The ice plant we laid down as ground cover is flourishing nicely, as is the lemongrass and effervescence. While rototilling the field next to the raised boxes Tiago discovered some mature desert cabbage cactus plants hidden beneath ivy, so I will plant them as soon as the rain stops. The holly bush that we planted in the front doesn’t seem to have grown at all, but at least it hasn’t died. Often weeds take root next to it, quickly growing taller than the holly. Sadly the chickens do not like the taste of these weeds, preferring the hydrangea which they’ve picked clean of leaves. After all the rain a few buds have appeared on the tips of some of the bare brown branches, and I’m hoping it will get the chance to flourish.
Meanwhile the lavender plants and arcadia, which were doing so well in their pots, now reside inside, safe from the chickens. The chickens have left the aloe plant alone, but often dig out the barky soil on top of the orchids, so they may have to be relocated too. The germinating marigolds and margaritas and basil and coriander have been moved to the second story balcony outside the room we currently have our tent pitched in – the room that will someday be the h’s office.
I am excited to see the first fruit on our lemon, lime, and tangerine trees. We’ll have to wait longer for the avocado and pomegranate and persimmon and almond trees.
Much of the bay laurel I planted to hide the back of the workshop from the quinta garden has died, not surviving the double whammy of transplant shock and near-freezing temps we had for a few days in December – days we could see our breath when we were indoors.
In other news the h received his residency card! His meeting was the first week of October; I called in November, enquiring about my re-scheduled appointment, then asked about the h’s card, which by then three weeks overdue. Oh it’s going out in the mail next week, the man on the phone told me in a jovial voice. That was nearly three months ago. We were so happy to see it, we did a little dance outside the post office, Jake barking and dancing with us. People stared at us curiously.
Most of our neighbors have been super nice and have become friends. There are only a few exceptions. One man got very angry when we put a note on his car asking him not to block our driveway. It took many weeks for people to realize that the previously free parking in front of the abandoned property was no longer available, the property no longer being abandoned. And though the man got quite shouty, and defiantly continued to park his car in front of the gate for a few days, he eventually started parking down the street, and I swear his car looks sheepish when I pass it with Jake on our morning walk. I do not allow Jake to pee on it, fearful anyone who saw the man shouting at us might report back to him about the rude Americans. We keep an eye out for him so we can apologize for the tension and give him a six pack of beer we have in the refrigerator, waiting, but as yet we’ve never seen him again.

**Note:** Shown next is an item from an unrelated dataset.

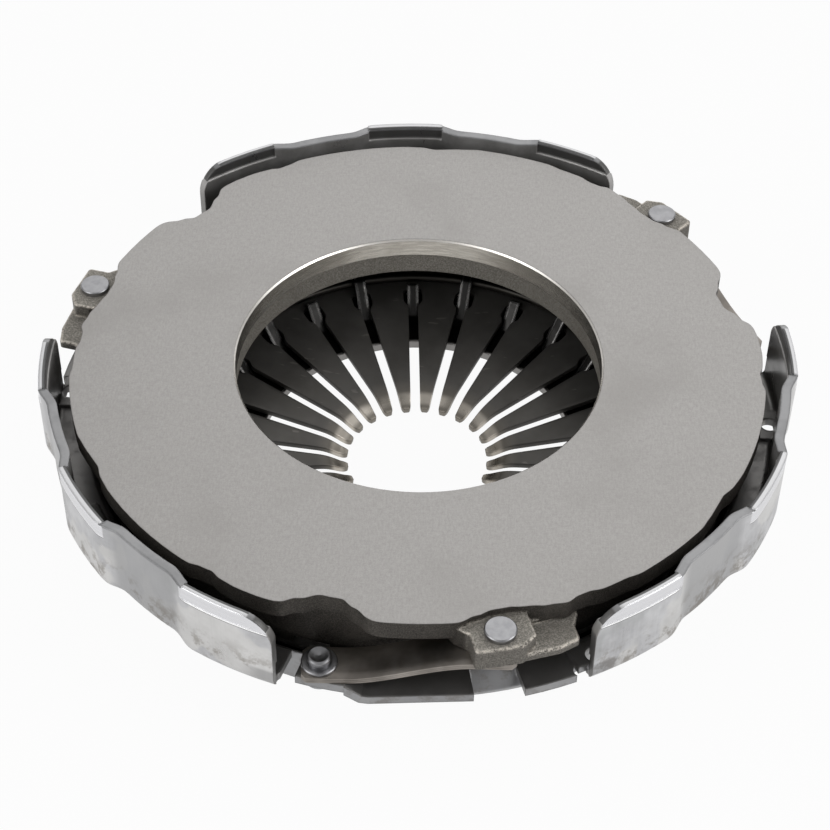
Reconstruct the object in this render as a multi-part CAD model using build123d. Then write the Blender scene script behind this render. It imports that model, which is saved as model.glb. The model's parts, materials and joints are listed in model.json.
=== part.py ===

Then there are the Roma who are parking their horses on our land, which at fist wasn’t a big deal – the four acres at the back of the property contain mostly weeds and a site with construction materials. But give people an inch and they’ll take a mile, as the saying goes – within a week of running into a horse while walking the property (I was startled, the horse was not), a pony appeared at the top of the hill that overlooks the vegetable garden. At night, if I look up there, my headlamp will pick out the gleam of the pony’s eyes. Tying the pony to the tree it is tied to entails the pony owner coming very close to our house – close enough to see the workmen using power tools during the day, close enough to see us showering at night. I’m glad the police have been called, it’s a situation I want resolved. For once, I’m glad that my large dog is often mistaken for being unfriendly, possibly dangerous. I always have him at my heel when I walk the property, mindful of who might be watching.
The h has been giving the horses water, and carrots and apples. Trespassers or not, we want them to be well-cared for. The poor things seem starved for attention.
Meanwhile at the front of the property, the owner of a shisha bar has placed a huge sign on the wall that borders our backyard and his parking lot. He didn’t ask us, just put it up.That’s illegal, our neighbor scolded. He needs to take that down. We left him a note asking he remove it in the next two weeks; week one has passed, the sign remains. While I tend to be laissez-faire about it (because I am notoriously afraid of confrontation) , the h is annoyed. The sign poster knows our property is occupied now – we know he knows because he stopped by the gate last spring to ask if we were the workers, or the new owners. Both, I told him. We spoke Italian, as he had no English and at the time my Portuguese was only rudimentary. I guess I can’t blame him for trying to get free advertising space. I dislike having to confront him, and the Roma with their horses. The h shrugs, not minding such situations – maybe even liking them, as he has a gift for it, they always end up shaking hands and being friends. It’s a good lesson for me, to not tell myself stories and build up the situation in my head, but just deal with it.
These are small annoyances in the grand scheme of things; much more important is the fact that we’ve made so many friends – Ana and Jonas, Gorette, Ana and Amir, Alberto and Rosa, Carlos and Elaina, Marcus and Marie-Alice. Last week I met another friendly neighbor, Paulo, and a lady I see often in the park, Margarita. I feel truly blessed, and study my Portuguese that much harder, envisioning the day we can all joke about the day I said “I am two beers” instead of “I’d like two beers” to the owner of the cafe at the corner, or ask Tiago some of my funnier foot-in-mouth moments…he is always nice and focuses on what he does understand about my speech, but I see the smile in his eyes at my mistakes, and wonder what strange things I am saying. You conjugate really well, he said generously, and I tried not to feel despondent that my own language learning is miles away from knowing how to say “You conjugate really well” in any language but English. Thankfully, my private lessons start Monday, wish me luck.